Aspettavamo una valanga di domande per poter godere del reddito di cittadinanza. Milioni di richieste, file alle Poste e ai Caf, sito intasato e così via. Pare non sia successo. Le domande sono relativamente poche. Le domande. Dovrebbero essere ancora meno le risposte giacché è prevedibile che molti dei richiedenti non abbiano i requisiti per poter usufruire del sussidio di Stato. Se, dunque, il reddito non verrà elargito a tutti o a quasi tutti attraverso qualche direttiva politica più o meno occulta, giusto per accontentare un po’ di elettori con la riserva mentale di toglierlo dopo le elezioni, bisognerà chiedersi perché la richiesta di aiuto sia stata così bassa rispetto alle aspettative. Che sia sparita la povertà e finito il disagio economico di vasti strati della popolazione non sembra essere la risposta giusta. E’ più probabile che i cittadini si siano resi conto che quello proposto dal governo non è un vero e proprio Reddito di cittadinanza, ossia quello universale dato a tutti quelli che si trovano momentaneamente in difficoltà in un momento storico nel quale il lavoro scarseggia per motivi che sembrano strutturali, definitivi. In una società nella quale la tecnologia e la razionalizzazione del lavoro creano disoccupazione pur continuando a creare ricchezza, il reddito di cittadinanza universale serve a ridistribuire la ricchezza prodotta, a garantire a tutti un livello di vita dignitosa, ad evitare tensioni sociali. Non è così per il Reddito di cittadinanza condizionato come è quello proposto in Italia. Condizionato dalla ricerca e dall’accettazione di un lavoro che, così a tutti sembra, in realtà non c’è. Si diffonde, allora, la percezione che si tramuti in una sorta di mancia, di elemosina momentanea che no non risolve il problema di fondo e, inoltre, espone ad una umiliazione che molti, soprattutto i giovani, non vogliono sopportare. Aggiungiamo a questa difficoltà di fondo la diffidenza di tanti che avendo un lavoro in nero temono di perdere anche quella fonte di guadagno sia pure labile e precaria senza potersi assicurare un vero, costante reddito. Ancora, le pastoie burocratiche, la difficoltà a comprendere i termini della legge, hanno scoraggiato molti e molti si vanno convincendo che finiranno con usufruire del reddito di cittadinanza tanti che non lo meritano. Vero o falso che sia è un sentimento diffuso che, con il tempo, rischia di creare nuove tensioni, risentimenti e rancori.

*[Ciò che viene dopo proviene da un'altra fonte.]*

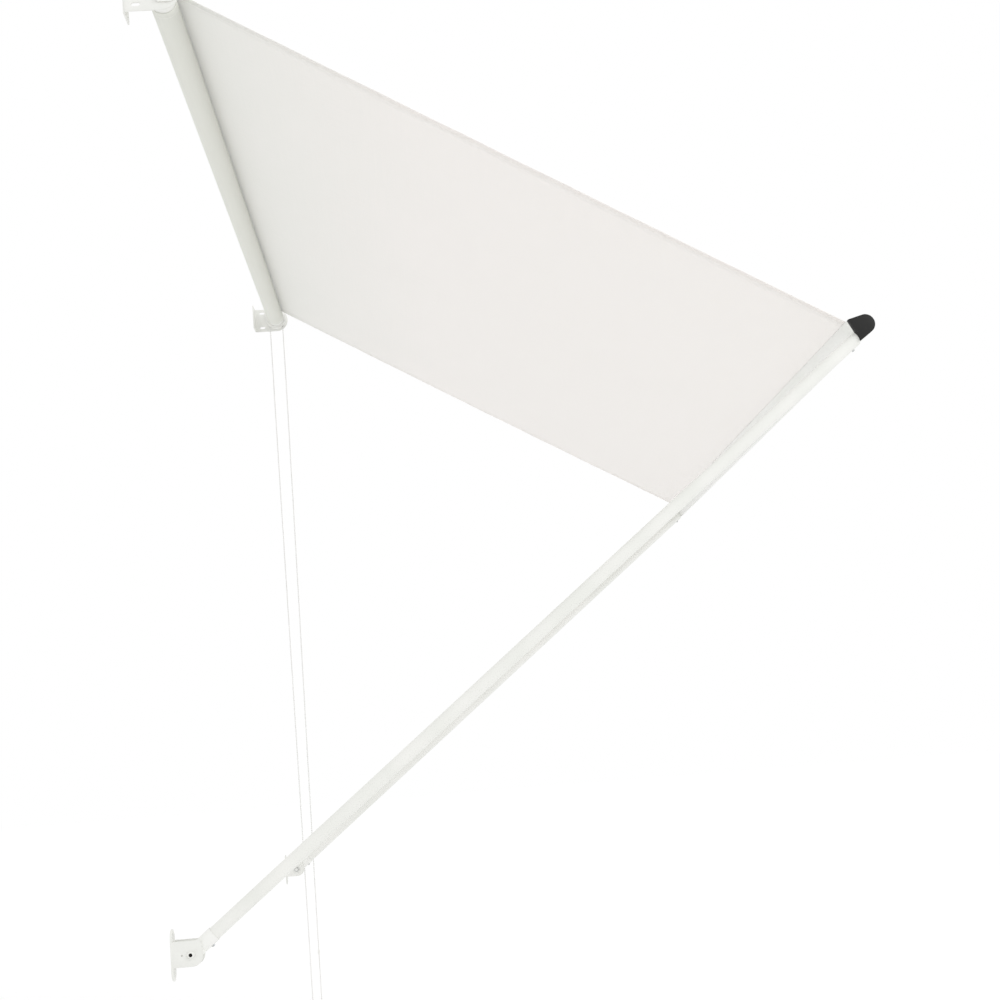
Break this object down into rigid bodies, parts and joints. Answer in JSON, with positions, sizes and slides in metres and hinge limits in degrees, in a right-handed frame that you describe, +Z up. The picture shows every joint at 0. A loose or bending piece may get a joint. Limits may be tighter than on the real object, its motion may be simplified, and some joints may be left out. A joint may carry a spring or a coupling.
{
  "type": "canvas awning",
  "caption": "Wall-mounted drop-arm awning: a fabric roller on wall brackets, swinging tube arms with a front bar, and a ball-chain drive",
  "frame": {"origin": "middle of the left roller bracket's back face, on the wall plane, at the height of the roller's axis", "axes": "+X along the roller from the idle end to the chain end, +Y into the wall, +Z up; the awning stands out towards -Y"},
  "size_m": [2.0083, 1.3991, 2.3802],
  "materials": {
    "white_paint": "white powder coat",
    "white_coated_aluminium": "white powder coat on aluminium",
    "cream_cloth": "woven cream awning cloth",
    "black_plastic": "moulded, lightly grained",
    "white_plastic": "moulded, semi-gloss",
    "zinc_plated_steel": "bright zinc plate"
  },
  "bodies": {
    "root": {"chain_connector": "white_plastic", "chain_cover": "white_plastic", "chain_loop": "white_plastic", "chain_wrap": "white_plastic", "clutch_hub": "white_plastic", "idle_pin": "zinc_plated_steel", "left_arm_bracket": "white_paint", "left_pivot_bolt": "white_paint", "left_pivot_nut": "zinc_plated_steel", "left_roller_bracket": "white_paint", "lower_hub_screw": "zinc_plated_steel", "lower_keeper_screw": "zinc_plated_steel", "pin_keeper": "white_plastic", "right_arm_bracket": "white_paint", "right_pivot_bolt": "white_paint", "right_pivot_nut": "zinc_plated_steel", "right_roller_bracket": "white_paint", "upper_hub_screw": "zinc_plated_steel", "upper_keeper_screw": "zinc_plated_steel", "wrap_spring": "zinc_plated_steel"},
    "drop_frame": {"front_bar": "white_coated_aluminium", "hem_rod": "white_plastic", "left_arm_lower_screw": "zinc_plated_steel", "left_arm_socket": "white_coated_aluminium", "left_arm_tube": "white_paint", "left_arm_upper_screw": "zinc_plated_steel", "left_corner": "black_plastic", "left_pivot_bush": "white_plastic", "right_arm_lower_screw": "zinc_plated_steel", "right_arm_socket": "white_coated_aluminium", "right_arm_tube": "white_paint", "right_arm_upper_screw": "zinc_plated_steel", "right_corner": "black_plastic", "right_pivot_bush": "white_plastic"},
    "roller": {"chain_wheel": "white_plastic", "cloth_roll": "cream_cloth", "idle_bush": "white_plastic", "idle_plug": "white_plastic", "roller_tube": "white_coated_aluminium"},
    "cloth": {"canopy": "cream_cloth"}
  },
  "joints": [
    {"name": "arm_swing", "type": "hinge", "parent": "root", "child": "drop_frame", "pos_m": [0, -0.036, -1.81453], "axis": [-1, 0, 0], "range_deg": [0, 50.2], "deforming": ["canopy"]},
    {"name": "canopy_swing", "type": "hinge", "parent": "root", "child": "cloth", "pos_m": [0, -0.072, 0], "axis": [-1, 0, 0], "range_deg": [0, 24.2]},
    {"name": "roller_spin", "type": "hinge", "parent": "root", "child": "roller", "pos_m": [0, -0.072, 0], "axis": [-1, 0, 0], "range_deg": [0, 3012]}
  ],
  "couplings": [
    {"joint": "canopy_swing", "follows": "arm_swing", "ratio": 0.482},
    {"joint": "roller_spin", "follows": "arm_swing", "ratio": 60}
  ]
}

La sinistra, ma anche la cosiddetta destra sociale tanto differente dalla destra liberale, di fronte a questa situazione si sente in imbarazzo. Perché mai, si dice da più parti, il Partito democratico di Zingaretti così lontano dal partito del Jobs-act renziano non dovrebbe accogliere una misura contro la povertà, come recita la propaganda governativa, quale è il reddito di cittadinanza? La risposta è in quello che si è detto sopra: “Perché non è un vero reddito di cittadinanza.” E’ una misura inefficace che impegna risorse che si potrebbero utilizzare per misure di vero sostegno al lavoro.

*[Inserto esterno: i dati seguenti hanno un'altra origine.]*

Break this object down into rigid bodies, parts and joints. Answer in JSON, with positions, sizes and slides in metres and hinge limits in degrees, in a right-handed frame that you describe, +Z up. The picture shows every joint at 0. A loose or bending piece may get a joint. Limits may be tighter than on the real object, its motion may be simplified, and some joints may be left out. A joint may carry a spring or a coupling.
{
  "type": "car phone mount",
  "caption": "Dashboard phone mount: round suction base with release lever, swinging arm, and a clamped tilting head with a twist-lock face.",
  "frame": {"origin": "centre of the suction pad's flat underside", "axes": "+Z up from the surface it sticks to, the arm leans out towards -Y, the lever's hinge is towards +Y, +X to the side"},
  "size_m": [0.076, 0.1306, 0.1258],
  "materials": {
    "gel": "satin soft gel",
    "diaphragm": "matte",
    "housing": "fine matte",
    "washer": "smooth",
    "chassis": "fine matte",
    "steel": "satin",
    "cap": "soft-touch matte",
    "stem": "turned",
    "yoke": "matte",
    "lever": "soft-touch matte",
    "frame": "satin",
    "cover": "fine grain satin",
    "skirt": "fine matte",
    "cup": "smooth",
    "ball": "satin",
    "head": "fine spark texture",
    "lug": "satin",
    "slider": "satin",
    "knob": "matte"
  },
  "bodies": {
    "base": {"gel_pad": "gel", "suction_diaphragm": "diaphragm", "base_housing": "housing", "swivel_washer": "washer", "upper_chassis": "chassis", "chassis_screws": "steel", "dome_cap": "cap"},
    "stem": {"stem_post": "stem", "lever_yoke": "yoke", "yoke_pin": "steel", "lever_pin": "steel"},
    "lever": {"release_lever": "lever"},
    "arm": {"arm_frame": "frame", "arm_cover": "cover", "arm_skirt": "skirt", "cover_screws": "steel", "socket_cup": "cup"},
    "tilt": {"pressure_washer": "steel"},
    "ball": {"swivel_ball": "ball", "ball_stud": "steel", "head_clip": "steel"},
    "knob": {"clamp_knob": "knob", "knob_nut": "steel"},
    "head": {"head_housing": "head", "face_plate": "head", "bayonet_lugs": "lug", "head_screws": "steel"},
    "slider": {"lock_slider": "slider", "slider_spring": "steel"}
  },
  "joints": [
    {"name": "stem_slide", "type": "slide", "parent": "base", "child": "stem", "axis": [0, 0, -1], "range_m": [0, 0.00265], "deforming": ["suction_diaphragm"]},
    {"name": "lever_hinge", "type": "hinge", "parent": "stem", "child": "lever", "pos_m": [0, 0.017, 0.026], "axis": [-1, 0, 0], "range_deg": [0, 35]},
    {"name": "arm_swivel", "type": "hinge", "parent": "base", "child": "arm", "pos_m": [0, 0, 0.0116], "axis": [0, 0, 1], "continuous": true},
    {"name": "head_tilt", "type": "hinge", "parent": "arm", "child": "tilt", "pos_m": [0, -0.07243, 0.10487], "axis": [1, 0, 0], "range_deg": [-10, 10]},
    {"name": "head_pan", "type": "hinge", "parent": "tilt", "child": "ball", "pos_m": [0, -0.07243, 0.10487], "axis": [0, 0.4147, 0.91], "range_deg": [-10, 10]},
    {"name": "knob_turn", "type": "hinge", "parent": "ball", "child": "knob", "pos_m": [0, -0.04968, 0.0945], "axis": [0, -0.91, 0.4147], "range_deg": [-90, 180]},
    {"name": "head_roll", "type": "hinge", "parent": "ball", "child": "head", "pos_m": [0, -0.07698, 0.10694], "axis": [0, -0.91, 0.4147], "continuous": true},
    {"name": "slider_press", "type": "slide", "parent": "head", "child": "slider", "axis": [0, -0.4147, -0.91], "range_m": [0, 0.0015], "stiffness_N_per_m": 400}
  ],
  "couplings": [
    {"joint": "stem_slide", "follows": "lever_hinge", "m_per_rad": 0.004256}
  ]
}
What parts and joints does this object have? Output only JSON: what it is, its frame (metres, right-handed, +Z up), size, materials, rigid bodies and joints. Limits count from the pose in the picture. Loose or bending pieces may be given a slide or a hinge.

In realtà la sinistra dovrebbe affrontare la questione del lavoro con maggior decisione, rilanciando questioni classiche, ad esempio il ritorno ad investimenti pubblici, e promuovendo misure relativamente nuove come quella della redistribuzione del reddito tassando la tecnologia, i robot come consigliò Bill Gates, e diminuendo le ore lavorative.
La sinistra dovrebbe ritrovare il coraggio delle sue idee, non temere di essere schiacciata sulla sua storia peggiore, statalista e interventista. E’ una stagione passata che i giovani nemmeno ricordano più. Il problema non è ideologico, più Stato meno Stato, più tasse o meno tasse, come questione di mero principio. La questione è come affrontare una fattispecie nuova come la costante scomparsa del lavoro tradizionale e la progressiva perdita da parte dei lavoratori di diritti elementari e con essi della dignità personale e della stessa dimensione della cittadinanza. Questa assenza politica e culturale della sinistra ha favorito la nascita di movimenti demagogici e irrazionali che hanno saldato il disagio sociale con rinnovate forme di razzismo in una pericolosa miscela politica. Il prossimo passo potrebbe essere un rinascere di violenze sociali e guerre nazionaliste. Abbiamo gli strumenti per evitare nuovi disastri, utilizziamoli.